= Karawane =

Orchestral composition

Karawane is a composition for chorus and orchestra by the Finnish composer Esa-Pekka Salonen. The work was jointly commissioned by the Tonhalle Orchester Zürich, the Swedish Radio Symphony Orchestra, the New York Philharmonic with support from the philanthropist Marie-Josée Kravis, the Bamberg Symphony, and the Finnish Radio Symphony Orchestra. It was first performed by the Tonhalle Orchester Zürich and the Zürcher Sing-Akademie conducted by Lionel Bringuier in the Tonhalle, Zürich, on September 10, 2014. The piece is set to the eponymous poem by the German author and Dadaist Hugo Ball.

==Composition==
Karawane has a duration of approximately 28 minutes and is composed in two numbered parts. Each part is subdivided into six connected and unnamed movements.

===Background===
Karawane was composed between January 2013 and July 2014. Salonen had long intended to write a piece for chorus and orchestra, but delayed its composition due to scheduling conflicts and a lack of appropriate text. The opportunity finally arose when Salonen received a commission from a consortium of international orchestras. Knowing the premiere would be held in Zürich, the composer decided to connect his piece to the city's history, particularly the origins of Dadaism in 1916. Salonen wrote in the score program notes, "Soon I settled for perhaps the best known Dada poem (or 'Lautpoesie', 'Sound Poetry' as it was called) by Hugo Ball, the founder of Dada, author of the Dada Manifesto, and the central figure in all the activities of Cabaret Voltaire, the first forum of the early dadaists."

===Instrumentation===
The work is scored for an SATB chorus and a large orchestra consisting of three flutes (2nd doubling alto flute; 3rd doubling piccolo), two oboes, English horn, two clarinets, bass clarinet (doubling 3rd clarinet), contrabass clarinet, two bassoons, contrabassoon, four horns, three trumpets (3rd doubling piccolo trumpet), three trombones, tuba, timpani, four percussionists, harp, piano (doubling celesta), and strings.

==Reception==
Karawane has been praised by music critics. Reviewing the world premiere, Mark Swed of the Los Angeles Times called it "a mischievous, madcap 30-minute work for orchestra" and wrote, "Karawane channels Salonen's inner caveman (who knew?), treating the text of made-up words (the opening is: 'jolifant bambla o falli bambla') as a springboard for a circus of styles and emotions. Written in a double cycle, the second part intensifying the first, the score propels from one entrancing dreamlike state to another, from one extreme (nocturnal quiescence) to another (a wild Javanese monkey chant)." After hearing a later performance by Los Angeles Philharmonic, Swed called it "richer, lusher, livelier and all the more unhesitatingly in-your-face."
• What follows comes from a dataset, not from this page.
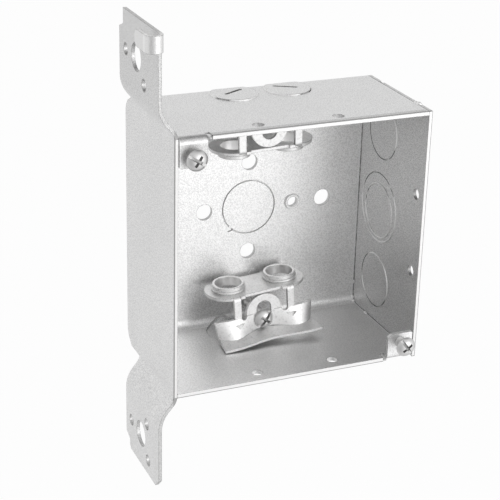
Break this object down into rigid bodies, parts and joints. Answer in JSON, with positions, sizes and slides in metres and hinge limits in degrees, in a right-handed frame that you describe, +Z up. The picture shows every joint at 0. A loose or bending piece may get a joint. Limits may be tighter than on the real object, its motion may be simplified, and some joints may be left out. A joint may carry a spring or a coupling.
{
  "type": "square junction box",
  "caption": "Square steel junction box with knockouts, inside clamps for armoured cable, cover screws and a side bracket with a hook.",
  "frame": {"origin": "centre of the back's outer face", "axes": "+Y out of the back, -Y out of the open side, +Z up along the bracket, +X away from the bracket"},
  "size_m": [0.113, 0.0608, 0.1778],
  "materials": {
    "galvanized_sheet": "satin zinc coat",
    "clamp_steel": "bright zinc plate",
    "screw_steel": "zinc plate"
  },
  "bodies": {
    "box": {"box_body": "galvanized_sheet", "right_side_plate": "galvanized_sheet", "bracket_side_plate": "galvanized_sheet"},
    "lower_clamp": {"lower_clamp": "clamp_steel"},
    "lower_clamp_screw": {"lower_clamp_screw": "screw_steel"},
    "upper_clamp": {"upper_clamp": "clamp_steel"},
    "upper_clamp_screw": {"upper_clamp_screw": "screw_steel"},
    "upper_cover_screw": {"upper_cover_screw": "screw_steel"},
    "lower_cover_screw": {"lower_cover_screw": "screw_steel"}
  },
  "joints": [
    {"name": "lower_clamp_slide", "type": "slide", "parent": "box", "child": "lower_clamp", "axis": [0, 1, 0], "range_m": [-0.0016, 0.0006]},
    {"name": "lower_clamp_screw_turn", "type": "hinge", "parent": "lower_clamp", "child": "lower_clamp_screw", "pos_m": [0, -0.0197, -0.0412], "axis": [0, 1, 0], "range_deg": [-765, 310]},
    {"name": "upper_clamp_slide", "type": "slide", "parent": "box", "child": "upper_clamp", "axis": [0, 1, 0], "range_m": [-0.0016, 0.0006]},
    {"name": "upper_clamp_screw_turn", "type": "hinge", "parent": "upper_clamp", "child": "upper_clamp_screw", "pos_m": [0, -0.0197, 0.0412], "axis": [0, 1, 0], "range_deg": [-765, 310]},
    {"name": "upper_cover_screw_turn", "type": "hinge", "parent": "box", "child": "upper_cover_screw", "pos_m": [-0.0436, -0.0563, 0.0432], "axis": [0, 1, 0], "range_deg": [-180, 180]},
    {"name": "lower_cover_screw_turn", "type": "hinge", "parent": "box", "child": "lower_cover_screw", "pos_m": [0.0436, -0.0584, -0.0432], "axis": [0, 1, 0], "range_deg": [-180, 180]}
  ],
  "couplings": [
    {"joint": "lower_clamp_screw_turn", "follows": "lower_clamp_slide", "rad_per_m": 7915.8},
    {"joint": "upper_clamp_screw_turn", "follows": "upper_clamp_slide", "rad_per_m": 7915.8}
  ]
}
Reviewing a performance of the work by the New York Philharmonic, Zachary Woolfe of The New York Times described it as "the product of a mature master, working with more confidence and patience on a larger canvas. The chorus’s hypnotic incantations have the undergirding of a glistening orchestral landscape, sometimes swaying, sometimes blooming." He continued:
At one point, a passionate cello solo becomes a duet with an oboe, which then gets a layer of enigmatic percussion before the other strings come in, as gently lyrical as any Mahler slow movement. Later, ethereal notes in the chorus are punctuated by firm string downbeats, like exhalations, that build to loud grandeur, then immediately recede, before a swirling, swinging climax driven on by an undercurrent of ba-bum heartbeat rhythm.

Jay Nordlinger of The New Criterion was slightly more critical of the piece, however, remarking, "I found Karawane a bit tiresome. But perhaps the problem was my lack of patience, rather than a lack of imagination on the composer's part. In a program note of his own, Gilbert called Salonen's work 'deliciously whimsical while also being fully formed and rigorous.' I'll buy that. And I'll definitely buy Salonen, who is a credit to this musical age." Despite calling it "entertaining and grandiose," George Grella of the New York Classical Review similarly observed that the "narrative feel of Karawane loses out to density over a 30-minute duration." He added, "There are entertaining, colorful bits of music that seem inspired by other composers, like Ennio Morricone, Philip Glass, and John Adams. In particular, sections seem like responses to Harmonium. Salonen embraces clichés with a knowing wink, but they add bigness to a piece that is already overblown."